Mango Mangeaux started 2016 off with a culinary bang, opening on January 1 in a historic Hampton location. They specialize in Neo-soul cuisine, with an infusion of French and Creole flavors, and like the name suggests, many of the dishes include their homemade Mango Mango preserves (which were featured on the hit TV show, Shark Tank). Appetizers include southern favorites like the Fried Green Tomatoes, as well as signature Creole dishes like Shrimp and Crawfish Fondeaux and a hearty Gumbo. During the warmer months, visit on a Wednesday for their dinner and a movie nights outside on the patio.
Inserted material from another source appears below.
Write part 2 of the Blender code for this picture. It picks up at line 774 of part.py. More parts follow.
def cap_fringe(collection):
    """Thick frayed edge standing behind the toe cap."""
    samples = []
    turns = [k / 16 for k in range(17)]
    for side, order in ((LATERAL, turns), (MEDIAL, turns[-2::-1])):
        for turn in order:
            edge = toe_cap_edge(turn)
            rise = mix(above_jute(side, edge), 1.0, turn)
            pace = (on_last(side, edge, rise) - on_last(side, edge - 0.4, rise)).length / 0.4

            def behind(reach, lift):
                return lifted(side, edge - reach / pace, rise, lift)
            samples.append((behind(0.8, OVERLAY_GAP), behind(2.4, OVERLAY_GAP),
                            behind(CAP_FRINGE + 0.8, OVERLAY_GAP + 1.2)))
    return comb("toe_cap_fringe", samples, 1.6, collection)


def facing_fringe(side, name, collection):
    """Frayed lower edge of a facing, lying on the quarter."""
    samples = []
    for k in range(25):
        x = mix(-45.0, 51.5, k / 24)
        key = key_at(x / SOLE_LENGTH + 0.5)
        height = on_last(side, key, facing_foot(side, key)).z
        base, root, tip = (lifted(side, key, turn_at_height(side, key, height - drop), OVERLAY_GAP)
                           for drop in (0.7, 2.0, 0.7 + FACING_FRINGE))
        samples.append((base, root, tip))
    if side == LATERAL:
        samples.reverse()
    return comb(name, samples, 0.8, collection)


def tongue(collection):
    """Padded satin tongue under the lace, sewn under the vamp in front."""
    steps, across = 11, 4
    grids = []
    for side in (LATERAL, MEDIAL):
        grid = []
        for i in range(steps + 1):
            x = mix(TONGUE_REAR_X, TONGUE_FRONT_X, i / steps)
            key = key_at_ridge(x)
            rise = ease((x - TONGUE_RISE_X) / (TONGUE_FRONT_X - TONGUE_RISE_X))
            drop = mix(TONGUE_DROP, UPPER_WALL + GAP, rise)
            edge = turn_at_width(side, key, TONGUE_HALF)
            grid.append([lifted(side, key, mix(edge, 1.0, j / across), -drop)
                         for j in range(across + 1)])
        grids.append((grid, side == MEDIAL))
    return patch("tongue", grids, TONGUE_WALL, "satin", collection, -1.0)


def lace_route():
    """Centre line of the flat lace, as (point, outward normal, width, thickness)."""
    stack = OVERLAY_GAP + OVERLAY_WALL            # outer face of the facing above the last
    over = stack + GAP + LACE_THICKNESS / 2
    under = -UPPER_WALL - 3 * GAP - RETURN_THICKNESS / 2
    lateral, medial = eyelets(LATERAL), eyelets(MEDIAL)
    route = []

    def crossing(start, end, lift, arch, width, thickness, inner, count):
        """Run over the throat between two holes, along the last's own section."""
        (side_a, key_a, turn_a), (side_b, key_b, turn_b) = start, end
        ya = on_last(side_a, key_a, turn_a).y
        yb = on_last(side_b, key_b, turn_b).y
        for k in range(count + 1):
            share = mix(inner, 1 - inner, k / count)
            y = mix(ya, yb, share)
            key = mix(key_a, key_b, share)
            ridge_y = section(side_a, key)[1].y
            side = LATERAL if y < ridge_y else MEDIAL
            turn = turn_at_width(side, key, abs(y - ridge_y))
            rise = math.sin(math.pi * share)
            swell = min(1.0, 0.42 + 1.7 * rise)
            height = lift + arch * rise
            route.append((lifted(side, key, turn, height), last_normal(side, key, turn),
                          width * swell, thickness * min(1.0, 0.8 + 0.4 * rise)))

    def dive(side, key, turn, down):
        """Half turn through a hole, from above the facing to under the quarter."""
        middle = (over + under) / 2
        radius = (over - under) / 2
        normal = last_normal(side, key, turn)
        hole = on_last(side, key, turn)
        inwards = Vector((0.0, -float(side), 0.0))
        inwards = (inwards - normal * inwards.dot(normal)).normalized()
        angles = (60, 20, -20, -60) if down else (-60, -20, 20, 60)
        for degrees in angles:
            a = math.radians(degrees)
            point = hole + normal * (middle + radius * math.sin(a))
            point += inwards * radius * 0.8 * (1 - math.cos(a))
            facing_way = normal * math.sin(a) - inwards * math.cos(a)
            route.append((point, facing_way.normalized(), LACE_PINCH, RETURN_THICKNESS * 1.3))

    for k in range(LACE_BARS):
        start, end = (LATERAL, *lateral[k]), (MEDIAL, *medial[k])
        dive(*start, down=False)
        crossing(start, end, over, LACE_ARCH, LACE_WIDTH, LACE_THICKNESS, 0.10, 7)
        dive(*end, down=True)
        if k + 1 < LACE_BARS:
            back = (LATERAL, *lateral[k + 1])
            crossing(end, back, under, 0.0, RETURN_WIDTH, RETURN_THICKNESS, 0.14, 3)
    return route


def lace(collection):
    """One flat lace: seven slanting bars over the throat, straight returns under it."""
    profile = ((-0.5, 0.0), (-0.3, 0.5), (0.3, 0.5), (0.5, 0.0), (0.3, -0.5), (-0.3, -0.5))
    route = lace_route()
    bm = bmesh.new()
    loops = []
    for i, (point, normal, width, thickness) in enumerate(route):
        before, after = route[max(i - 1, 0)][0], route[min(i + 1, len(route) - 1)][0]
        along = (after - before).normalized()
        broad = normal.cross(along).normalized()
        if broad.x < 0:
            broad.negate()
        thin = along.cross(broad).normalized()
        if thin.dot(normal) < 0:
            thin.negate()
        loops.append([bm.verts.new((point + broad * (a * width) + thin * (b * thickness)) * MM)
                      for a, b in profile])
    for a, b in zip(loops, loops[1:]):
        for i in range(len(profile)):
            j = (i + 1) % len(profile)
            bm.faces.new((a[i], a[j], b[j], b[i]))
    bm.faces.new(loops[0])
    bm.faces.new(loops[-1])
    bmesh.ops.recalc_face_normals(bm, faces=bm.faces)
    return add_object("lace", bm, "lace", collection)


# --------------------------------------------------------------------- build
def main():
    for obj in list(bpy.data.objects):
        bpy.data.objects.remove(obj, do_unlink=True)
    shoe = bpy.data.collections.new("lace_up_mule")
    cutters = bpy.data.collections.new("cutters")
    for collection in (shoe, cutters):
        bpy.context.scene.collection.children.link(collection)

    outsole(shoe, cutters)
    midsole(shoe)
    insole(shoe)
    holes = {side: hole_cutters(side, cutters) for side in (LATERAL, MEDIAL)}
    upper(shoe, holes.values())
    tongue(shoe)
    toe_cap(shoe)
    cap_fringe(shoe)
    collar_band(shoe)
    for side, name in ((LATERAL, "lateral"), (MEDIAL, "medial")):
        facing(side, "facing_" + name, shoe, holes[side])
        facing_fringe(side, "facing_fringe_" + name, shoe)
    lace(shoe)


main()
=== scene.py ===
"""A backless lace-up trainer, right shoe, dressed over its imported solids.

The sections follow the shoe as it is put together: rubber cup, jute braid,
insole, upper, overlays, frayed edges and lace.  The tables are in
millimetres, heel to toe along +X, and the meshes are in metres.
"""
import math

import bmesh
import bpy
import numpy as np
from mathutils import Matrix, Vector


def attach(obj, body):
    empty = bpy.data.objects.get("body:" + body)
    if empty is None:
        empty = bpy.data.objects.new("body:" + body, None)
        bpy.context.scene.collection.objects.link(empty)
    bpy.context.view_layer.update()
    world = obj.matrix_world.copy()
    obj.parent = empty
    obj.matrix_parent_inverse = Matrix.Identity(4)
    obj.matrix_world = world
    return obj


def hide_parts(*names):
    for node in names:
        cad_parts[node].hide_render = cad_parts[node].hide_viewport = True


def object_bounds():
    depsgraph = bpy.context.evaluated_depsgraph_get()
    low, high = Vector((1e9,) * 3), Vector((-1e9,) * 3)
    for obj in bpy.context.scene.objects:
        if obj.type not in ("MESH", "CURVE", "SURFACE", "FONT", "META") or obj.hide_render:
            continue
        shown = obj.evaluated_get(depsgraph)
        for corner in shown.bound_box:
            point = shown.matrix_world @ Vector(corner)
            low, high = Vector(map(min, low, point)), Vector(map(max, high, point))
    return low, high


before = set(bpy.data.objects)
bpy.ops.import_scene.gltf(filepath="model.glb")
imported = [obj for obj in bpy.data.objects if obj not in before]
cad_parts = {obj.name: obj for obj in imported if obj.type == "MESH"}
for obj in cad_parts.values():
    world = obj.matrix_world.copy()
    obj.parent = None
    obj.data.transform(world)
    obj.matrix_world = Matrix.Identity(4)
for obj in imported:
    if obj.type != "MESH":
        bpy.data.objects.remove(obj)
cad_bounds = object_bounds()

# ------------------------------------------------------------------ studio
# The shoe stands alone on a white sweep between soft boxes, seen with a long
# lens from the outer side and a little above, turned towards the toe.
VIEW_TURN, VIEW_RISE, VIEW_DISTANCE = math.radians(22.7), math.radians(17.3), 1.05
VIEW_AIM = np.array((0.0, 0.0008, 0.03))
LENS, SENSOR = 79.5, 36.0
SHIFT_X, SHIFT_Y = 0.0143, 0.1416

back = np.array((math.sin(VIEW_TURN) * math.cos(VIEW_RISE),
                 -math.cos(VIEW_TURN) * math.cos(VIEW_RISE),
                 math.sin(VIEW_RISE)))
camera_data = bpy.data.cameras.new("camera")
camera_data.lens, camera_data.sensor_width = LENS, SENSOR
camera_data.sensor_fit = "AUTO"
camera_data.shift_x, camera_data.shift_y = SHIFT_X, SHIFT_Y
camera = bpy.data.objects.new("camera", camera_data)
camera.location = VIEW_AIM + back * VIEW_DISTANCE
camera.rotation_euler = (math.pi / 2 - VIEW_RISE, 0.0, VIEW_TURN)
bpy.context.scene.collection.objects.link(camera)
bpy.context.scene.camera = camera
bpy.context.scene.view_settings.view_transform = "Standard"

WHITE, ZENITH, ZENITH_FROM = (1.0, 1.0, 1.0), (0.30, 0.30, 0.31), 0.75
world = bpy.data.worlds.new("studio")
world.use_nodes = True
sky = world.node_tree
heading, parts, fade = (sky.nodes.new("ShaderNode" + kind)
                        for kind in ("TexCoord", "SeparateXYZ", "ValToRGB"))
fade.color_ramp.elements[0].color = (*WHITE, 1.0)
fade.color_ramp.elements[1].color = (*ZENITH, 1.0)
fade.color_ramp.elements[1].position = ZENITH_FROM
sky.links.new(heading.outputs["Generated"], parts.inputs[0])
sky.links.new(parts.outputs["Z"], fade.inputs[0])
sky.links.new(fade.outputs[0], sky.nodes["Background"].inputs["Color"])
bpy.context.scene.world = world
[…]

Every Thursday night is game night, where you can play giant Jenga, classic board games, video games, and more with friends.
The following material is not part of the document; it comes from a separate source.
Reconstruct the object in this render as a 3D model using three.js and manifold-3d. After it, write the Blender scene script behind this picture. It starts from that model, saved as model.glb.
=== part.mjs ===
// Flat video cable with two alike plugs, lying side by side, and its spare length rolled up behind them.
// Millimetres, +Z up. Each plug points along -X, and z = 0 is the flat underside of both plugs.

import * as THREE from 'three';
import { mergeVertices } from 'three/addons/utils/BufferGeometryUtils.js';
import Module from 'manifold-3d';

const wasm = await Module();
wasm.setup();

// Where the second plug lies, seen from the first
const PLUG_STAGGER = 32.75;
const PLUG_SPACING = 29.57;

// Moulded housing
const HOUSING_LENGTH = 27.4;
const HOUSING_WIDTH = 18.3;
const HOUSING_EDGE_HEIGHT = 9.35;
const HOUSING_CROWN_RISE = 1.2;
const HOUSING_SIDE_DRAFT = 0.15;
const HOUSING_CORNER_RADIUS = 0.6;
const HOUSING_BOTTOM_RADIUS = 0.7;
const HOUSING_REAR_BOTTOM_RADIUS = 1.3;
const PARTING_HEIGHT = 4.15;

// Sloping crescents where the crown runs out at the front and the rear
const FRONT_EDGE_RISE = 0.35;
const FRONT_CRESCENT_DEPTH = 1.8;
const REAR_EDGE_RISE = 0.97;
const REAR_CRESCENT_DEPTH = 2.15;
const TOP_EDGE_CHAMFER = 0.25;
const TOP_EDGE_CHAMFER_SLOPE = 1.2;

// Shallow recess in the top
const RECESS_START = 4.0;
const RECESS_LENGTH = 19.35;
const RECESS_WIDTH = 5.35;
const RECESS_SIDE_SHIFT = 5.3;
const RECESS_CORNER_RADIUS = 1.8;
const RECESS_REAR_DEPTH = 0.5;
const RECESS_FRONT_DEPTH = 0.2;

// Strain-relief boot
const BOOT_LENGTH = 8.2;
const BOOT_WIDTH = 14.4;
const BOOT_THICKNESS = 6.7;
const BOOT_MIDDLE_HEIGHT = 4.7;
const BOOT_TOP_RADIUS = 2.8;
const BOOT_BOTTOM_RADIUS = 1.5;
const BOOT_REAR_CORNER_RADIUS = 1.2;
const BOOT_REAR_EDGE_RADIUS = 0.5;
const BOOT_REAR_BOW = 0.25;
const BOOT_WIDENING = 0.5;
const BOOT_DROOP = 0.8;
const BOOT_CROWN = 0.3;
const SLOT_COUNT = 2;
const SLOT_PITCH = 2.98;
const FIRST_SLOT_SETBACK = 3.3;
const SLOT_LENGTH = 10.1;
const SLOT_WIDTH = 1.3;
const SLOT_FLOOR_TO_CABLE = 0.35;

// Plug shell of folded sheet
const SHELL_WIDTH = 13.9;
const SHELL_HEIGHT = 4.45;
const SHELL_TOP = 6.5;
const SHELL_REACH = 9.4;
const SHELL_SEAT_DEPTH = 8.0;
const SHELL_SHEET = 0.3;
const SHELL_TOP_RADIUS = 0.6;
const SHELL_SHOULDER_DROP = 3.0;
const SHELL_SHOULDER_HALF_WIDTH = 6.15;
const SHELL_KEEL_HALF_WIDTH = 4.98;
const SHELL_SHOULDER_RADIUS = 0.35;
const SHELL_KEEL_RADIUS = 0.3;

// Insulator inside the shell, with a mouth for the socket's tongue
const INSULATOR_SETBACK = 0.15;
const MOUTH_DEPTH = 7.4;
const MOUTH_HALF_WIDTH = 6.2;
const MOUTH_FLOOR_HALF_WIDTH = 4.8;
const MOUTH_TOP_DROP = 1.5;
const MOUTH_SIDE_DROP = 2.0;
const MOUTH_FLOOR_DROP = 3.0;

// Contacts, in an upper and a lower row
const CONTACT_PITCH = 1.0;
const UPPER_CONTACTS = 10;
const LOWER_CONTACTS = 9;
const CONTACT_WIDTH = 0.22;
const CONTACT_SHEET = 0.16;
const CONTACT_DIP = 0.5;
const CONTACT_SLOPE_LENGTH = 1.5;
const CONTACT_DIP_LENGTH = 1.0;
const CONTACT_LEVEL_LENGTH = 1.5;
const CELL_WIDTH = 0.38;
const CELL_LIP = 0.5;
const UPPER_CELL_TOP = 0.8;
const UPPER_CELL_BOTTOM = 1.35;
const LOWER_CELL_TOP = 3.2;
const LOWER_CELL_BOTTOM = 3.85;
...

Sugar Hill Brewing Company—St. Paul
Many know St. Paul for the ATV trails, but the burgeoning food scene will soon be a big draw for the region, as well. Sugar Hill Brewing Company is the latest dining destination in the small but charming town of St. Paul, opened in September 2016 in the historic downtown district. Owned by local residents Greg and Jennifer Bailey, the restaurant understands the importance of sourcing ingredients locally. Taste the different when you order one of their hamburgers, crafted from meat purchased just down the road. And what could make a burger taste even better? An ice-cold craft beer make at their on-site brewery. Add a little entertainment to your meal at the vintage pinball machines or challenge your dinner companions on the restaurant’s foosball table. At Sugar Hill Brewing Company, you get exceptional dinner, drinks, and entertainment all in one place.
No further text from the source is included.